I can say with confidence that both Brandall and I understand the increased responsibility that comes with people actually reading our work; even if it’s still on a very small scale. Though hard graft on our podcasts became key, we tried to make itself live up to our increasingly integral podcasts. I feel the quality of our posts improved in-line, but I think we’d both admit to our writing’s pace suffering throughout SCP2. In full Schindler’s List mode, we could have done more. Regardless, the season is something we’re both intensely proud of.

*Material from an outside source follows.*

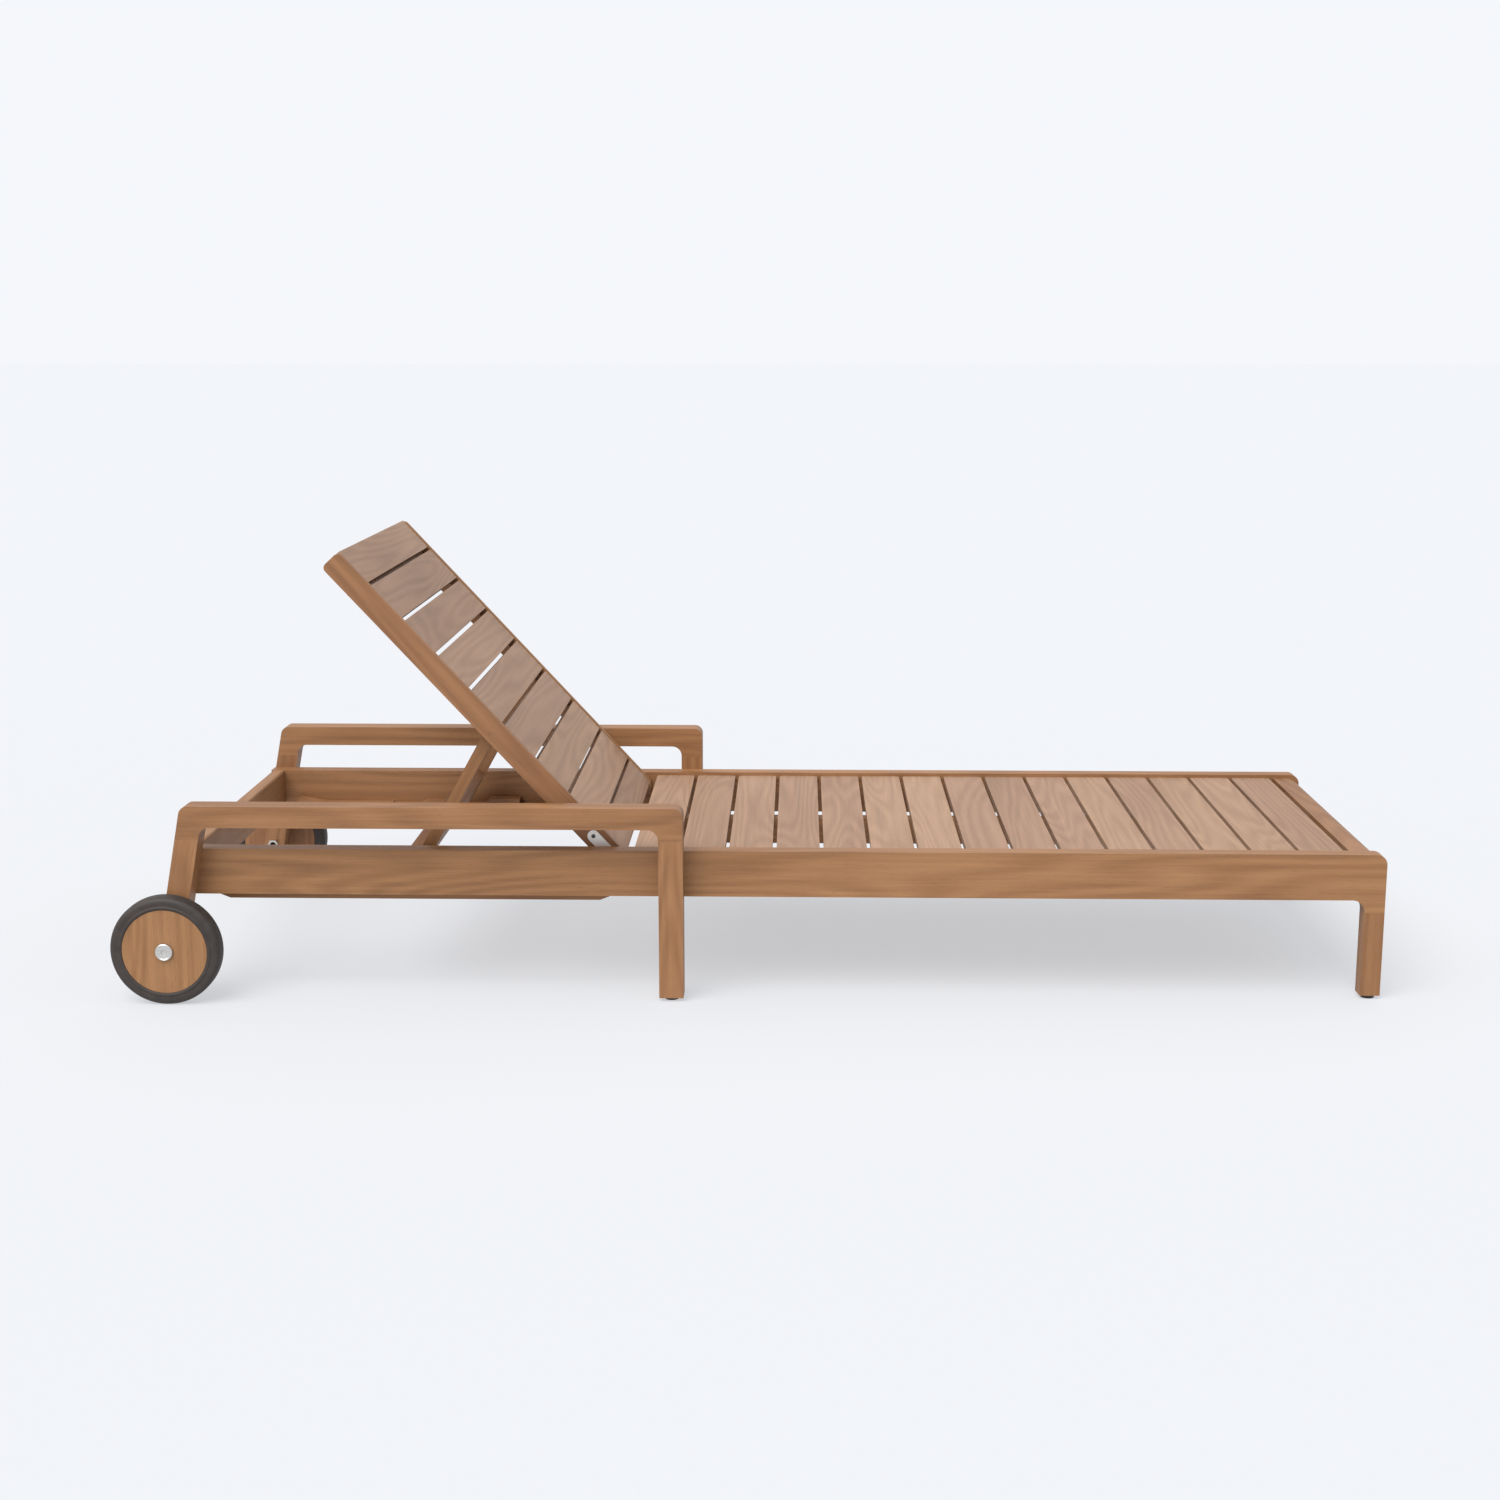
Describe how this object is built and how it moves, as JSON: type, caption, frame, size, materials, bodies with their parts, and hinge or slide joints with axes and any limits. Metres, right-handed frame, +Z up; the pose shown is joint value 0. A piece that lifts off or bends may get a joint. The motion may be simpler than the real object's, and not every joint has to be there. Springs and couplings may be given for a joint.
{
  "type": "reclining sun lounger",
  "caption": "Slatted timber sun lounger with armrests, a hinged backrest held by a prop in notched racks, and transport wheels at the head end.",
  "frame": {"origin": "on the floor, at the middle of the lounger's box", "axes": "+X runs along the bed towards the foot end, +Y runs across it, +Z is up"},
  "size_m": [2.09, 0.8252, 0.7333],
  "materials": {
    "teak_frame": "satin",
    "teak_slat": "matte",
    "tyre_rubber": "matte",
    "glide_plastic": "matte",
    "steel": "satin"
  },
  "bodies": {
    "bed_frame": {"armrest_left": "teak_frame", "armrest_right": "teak_frame", "axle_nuts": "steel", "centre_bearer": "teak_frame", "foot_crossboard": "teak_frame", "foot_glides": "glide_plastic", "front_leg_left": "teak_frame", "front_leg_right": "teak_frame", "head_crossboard": "teak_frame", "hinge_crossrail": "teak_frame", "hinge_pins": "steel", "mid_leg_left": "teak_frame", "mid_leg_right": "teak_frame", "notch_rack_left": "teak_frame", "notch_rack_right": "teak_frame", "rear_leg_left": "teak_frame", "rear_leg_right": "teak_frame", "seat_slat_01": "teak_slat", "seat_slat_02": "teak_slat", "seat_slat_03": "teak_slat", "seat_slat_04": "teak_slat", "seat_slat_05": "teak_slat", "seat_slat_06": "teak_slat", "seat_slat_07": "teak_slat", "seat_slat_08": "teak_slat", "seat_slat_09": "teak_slat", "seat_slat_10": "teak_slat", "seat_slat_11": "teak_slat", "seat_slat_12": "teak_slat", "seat_slat_13": "teak_slat", "seat_slat_14": "teak_slat", "seat_slat_15": "teak_slat", "side_rail_left": "teak_frame", "side_rail_right": "teak_frame", "slat_cleats": "teak_frame", "wheel_axles": "steel"},
    "backrest": {"back_lower_crossrail": "teak_frame", "back_rail_left": "teak_frame", "back_rail_right": "teak_frame", "back_slat_01": "teak_slat", "back_slat_02": "teak_slat", "back_slat_03": "teak_slat", "back_slat_04": "teak_slat", "back_slat_05": "teak_slat", "back_slat_06": "teak_slat", "back_slat_07": "teak_slat", "back_slat_08": "teak_slat", "back_slat_09": "teak_slat", "back_top_crossrail": "teak_frame", "hinge_straps": "steel", "strap_screws": "steel", "pivot_dowels": "teak_frame"},
    "prop": {"prop_leg_left": "teak_frame", "prop_leg_right": "teak_frame", "prop_foot_bar": "teak_frame", "prop_brace": "teak_frame"},
    "wheel_left": {"wheel_disc_left": "teak_frame", "wheel_tyre_left": "tyre_rubber"},
    "wheel_right": {"wheel_disc_right": "teak_frame", "wheel_tyre_right": "tyre_rubber"}
  },
  "joints": [
    {"name": "backrest_recline", "type": "hinge", "parent": "bed_frame", "child": "backrest", "pos_m": [-0.221, 0, 0.222], "axis": [0, 1, 0], "range_deg": [-47.3, 9.3]},
    {"name": "prop_swing", "type": "hinge", "parent": "backrest", "child": "prop", "pos_m": [-0.42903, 0, 0.43417], "axis": [0, 1, 0], "range_deg": [-20.5, 101.2]},
    {"name": "wheel_left_spin", "type": "hinge", "parent": "bed_frame", "child": "wheel_left", "pos_m": [-0.954, 0.391, 0.091], "axis": [0, 1, 0], "continuous": true},
    {"name": "wheel_right_spin", "type": "hinge", "parent": "bed_frame", "child": "wheel_right", "pos_m": [-0.954, -0.391, 0.091], "axis": [0, 1, 0], "continuous": true}
  ],
  "couplings": [
    {"joint": "prop_swing", "follows": "backrest_recline", "ratio": -2.12}
  ]
}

Brandall was even able to take SCP2 and curate an entirely new form of content for us. The SCP Mini, which debuted with an extracted story from my interview with David Kear, has grown into one of our favourite forms of expression. By compressing certain sections of podcast dialogue into two minute videos, Brandall is able to make a guest’s point saliently and with the help of some beautifully edited footage. These act as fantastic ways to signpost a more fickle generation towards our much longer form material. It’s Brandall’s care that helps them stand on their own too. Recently, we released one with Rather Good creator Joel Veitch, about his “undesign” philosophy:

We’ve brought SCP2 to an end now for a couple of reasons. Firstly, we wanted a break to put the onus back onto our writing. Secondly, we began to speak very seriously about releasing a print edition of our content. Ironically, this second reason is going to make things even quieter here at the site for a month or so. We’ve been much quieter than we’d like already, but we hope that anyone who enjoys our site can bear with us for a greater product down the line. As we now put every ounce of our creativity into making Issue #1: Birth a reality, this will be the final post at Secret Cave for some time.

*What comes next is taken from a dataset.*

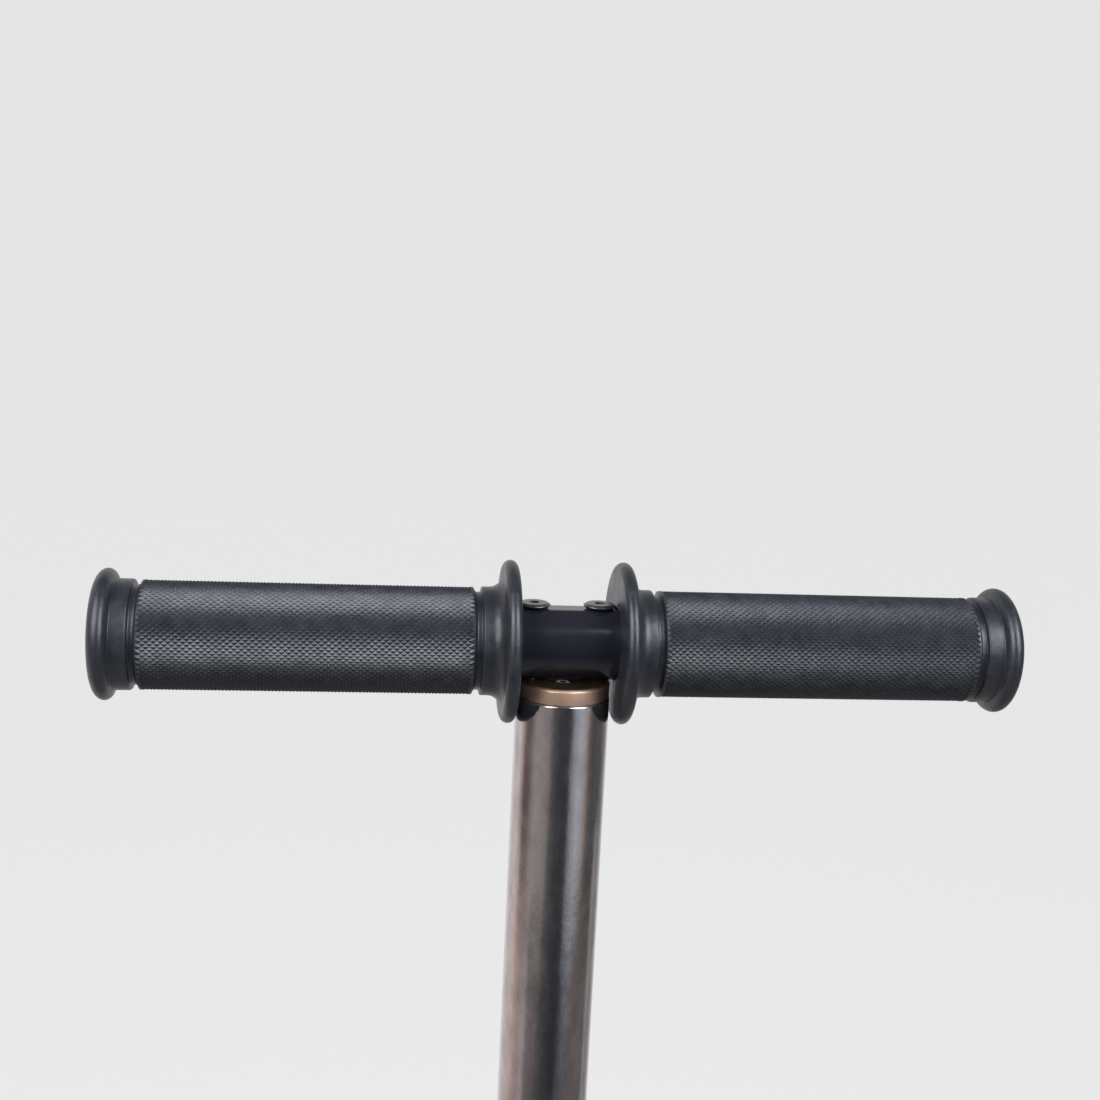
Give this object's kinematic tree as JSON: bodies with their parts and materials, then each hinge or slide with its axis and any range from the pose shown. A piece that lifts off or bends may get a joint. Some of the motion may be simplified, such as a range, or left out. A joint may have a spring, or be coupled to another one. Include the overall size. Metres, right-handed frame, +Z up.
{
  "type": "pogo stick",
  "caption": "Spring pogo stick: steel tube with a T-handle and flanged rubber grips, clamped footrests and a sliding sprung plunger on a rubber tip.",
  "frame": {"origin": "centre of the rubber tip's sole, on the floor under the tube", "axes": "+Z up along the tube, +X along the handlebar, +Y from the front of the stick towards its back"},
  "size_m": [0.2774, 0.049, 1.0483],
  "materials": {
    "polished_steel": "polished, with faint draw lines and a warm smoky tint",
    "bronze": "bronze anodised, lathe turned",
    "black_enamel": "gloss black",
    "black_rubber": "moulded, satin",
    "black_oxide": "black oxide",
    "bright_steel": "bright zinc plate",
    "spring_steel": "oiled spring steel",
    "nylon": "natural nylon"
  },
  "bodies": {
    "frame": {"main_tube": "polished_steel", "top_cap": "bronze", "cap_bolt": "black_oxide", "expansion_ring": "black_rubber", "plug_nut": "bright_steel", "handlebar": "black_enamel", "handlebar_screw_left": "black_oxide", "handlebar_screw_right": "black_oxide", "grip_left": "black_rubber", "grip_right": "black_rubber", "spring_seat": "bright_steel", "seat_bolt": "bright_steel", "seat_nut": "bright_steel", "seat_washer_front": "bright_steel", "seat_washer_back": "bright_steel", "main_spring": "spring_steel", "bottom_collar": "bronze", "collar_screw_1": "black_oxide", "collar_screw_2": "black_oxide", "collar_screw_3": "black_oxide", "guide_bushing": "nylon", "topout_bumper": "black_rubber", "wiper_seal": "black_rubber", "footrest_clamp_front": "black_enamel", "footrest_clamp_back": "black_enamel", "clamp_bolt_1": "bright_steel", "clamp_bolt_2": "bright_steel", "clamp_bolt_3": "bright_steel", "clamp_bolt_4": "bright_steel", "footrest_peg_left": "bright_steel", "footrest_peg_right": "bright_steel", "footrest_tread_left": "black_rubber", "footrest_tread_right": "black_rubber"},
    "plunger": {"plunger_head": "bright_steel", "wear_ring": "nylon", "head_pin": "bright_steel", "plunger_tube": "bright_steel", "bump_stop": "black_rubber", "tip_disc": "bright_steel", "rubber_tip": "black_rubber"}
  },
  "joints": [
    {"name": "plunger_slide", "type": "slide", "parent": "frame", "child": "plunger", "axis": [0, 0, 1], "range_m": [0, 0.095], "stiffness_N_per_m": 18000, "springref_m": -0.012, "deforming": ["main_spring"]}
  ]
}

The work we’ve done on the zine is already extensive. We’re close to completion, with it mostly hinging on a final few submissions from certain contributors. It’s something that we think will signal the greatest change yet in our development. Full to the brim of writing from Brandall and myself, along with photography, artwork and an exclusive interview with Vic Berger, we’re certain it’s something that our fan-base will appreciate. We’ll even be packaging it with an as-yet unannounced surprise that we’re extremely excited to unveil.


For the first issue, you’ll be able to enjoy its contents completely free. If you haven’t already, you can sign up for it (without even the need for card details) here. From there, we’re hoping to make our zine a regular feature throughout the year; funded by Patreon subscribers. The work will always come first with Secret Cave, and we’ve thought long and hard about the kind of things we can offer subscribers alongside the zine itself. Output will always come before monetisation at Secret Cave, and we intend to treat every issue with the same reverence we’re affording its debut.

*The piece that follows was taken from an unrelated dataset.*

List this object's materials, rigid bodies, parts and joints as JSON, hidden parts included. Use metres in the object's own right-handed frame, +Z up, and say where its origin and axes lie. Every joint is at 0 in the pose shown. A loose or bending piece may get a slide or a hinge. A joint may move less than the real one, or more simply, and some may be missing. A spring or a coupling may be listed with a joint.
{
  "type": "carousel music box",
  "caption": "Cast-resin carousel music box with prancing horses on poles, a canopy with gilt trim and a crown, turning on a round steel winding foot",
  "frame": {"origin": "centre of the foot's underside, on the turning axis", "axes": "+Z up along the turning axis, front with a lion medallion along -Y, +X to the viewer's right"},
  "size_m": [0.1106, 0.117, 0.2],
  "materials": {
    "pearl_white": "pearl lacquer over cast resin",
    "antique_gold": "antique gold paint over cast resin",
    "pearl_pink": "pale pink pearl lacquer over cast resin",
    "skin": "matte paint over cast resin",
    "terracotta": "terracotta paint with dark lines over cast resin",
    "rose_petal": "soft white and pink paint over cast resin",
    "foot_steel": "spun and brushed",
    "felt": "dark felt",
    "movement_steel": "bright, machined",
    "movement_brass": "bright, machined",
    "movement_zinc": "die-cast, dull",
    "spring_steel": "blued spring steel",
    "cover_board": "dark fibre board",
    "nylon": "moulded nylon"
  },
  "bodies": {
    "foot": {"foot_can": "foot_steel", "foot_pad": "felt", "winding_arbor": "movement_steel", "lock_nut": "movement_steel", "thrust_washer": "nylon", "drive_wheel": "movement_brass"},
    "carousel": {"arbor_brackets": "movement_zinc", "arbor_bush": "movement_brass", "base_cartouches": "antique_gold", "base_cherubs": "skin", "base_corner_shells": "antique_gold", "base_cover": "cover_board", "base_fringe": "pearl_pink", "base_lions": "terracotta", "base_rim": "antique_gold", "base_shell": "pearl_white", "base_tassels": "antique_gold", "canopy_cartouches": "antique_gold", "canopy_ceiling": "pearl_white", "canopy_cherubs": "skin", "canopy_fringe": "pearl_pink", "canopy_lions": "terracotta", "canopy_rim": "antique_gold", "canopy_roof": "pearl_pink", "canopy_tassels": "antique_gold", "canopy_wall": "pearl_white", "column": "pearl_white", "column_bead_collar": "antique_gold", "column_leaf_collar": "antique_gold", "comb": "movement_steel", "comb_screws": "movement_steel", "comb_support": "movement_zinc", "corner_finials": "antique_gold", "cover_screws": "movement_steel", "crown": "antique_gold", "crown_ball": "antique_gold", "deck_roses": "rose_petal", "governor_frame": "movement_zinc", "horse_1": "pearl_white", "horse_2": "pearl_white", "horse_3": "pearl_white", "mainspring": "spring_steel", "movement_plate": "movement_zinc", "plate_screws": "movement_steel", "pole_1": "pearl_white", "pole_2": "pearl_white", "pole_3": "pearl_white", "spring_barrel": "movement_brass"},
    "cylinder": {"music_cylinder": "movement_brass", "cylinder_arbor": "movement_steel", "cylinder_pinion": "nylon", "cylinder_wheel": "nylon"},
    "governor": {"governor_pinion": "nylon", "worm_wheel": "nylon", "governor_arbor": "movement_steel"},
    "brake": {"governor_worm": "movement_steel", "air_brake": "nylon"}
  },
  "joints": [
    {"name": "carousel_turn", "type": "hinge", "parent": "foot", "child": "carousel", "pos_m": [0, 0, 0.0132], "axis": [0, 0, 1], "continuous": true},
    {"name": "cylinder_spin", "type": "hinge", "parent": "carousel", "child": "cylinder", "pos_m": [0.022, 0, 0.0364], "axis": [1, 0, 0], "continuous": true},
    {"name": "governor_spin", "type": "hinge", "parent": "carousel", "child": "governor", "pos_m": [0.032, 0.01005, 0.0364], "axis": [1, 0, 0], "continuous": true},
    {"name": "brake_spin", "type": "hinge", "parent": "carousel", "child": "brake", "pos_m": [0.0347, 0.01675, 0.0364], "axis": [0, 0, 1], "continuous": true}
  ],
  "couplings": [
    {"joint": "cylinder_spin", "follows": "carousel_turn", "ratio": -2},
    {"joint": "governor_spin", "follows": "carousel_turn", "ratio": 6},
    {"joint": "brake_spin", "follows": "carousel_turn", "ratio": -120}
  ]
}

In the future, we see this humble site as far more than a place for journalistic posturing. We have a particular interest in publishing music, as well as producing our own short films and documentaries. Along with a number of collaborators that we’re incredibly fortunate to be aligned with, we’re sure that – with community support – we can grow into something vastly beyond our roots. The internet is far too full of cynicism and paper-thin editorial. Most sites pay the largest dividends to coercing you onto their mailing lists. It’s that we want to remedy and, if it’s something you’re sick of, we’d like the cure to be hidden in our cave.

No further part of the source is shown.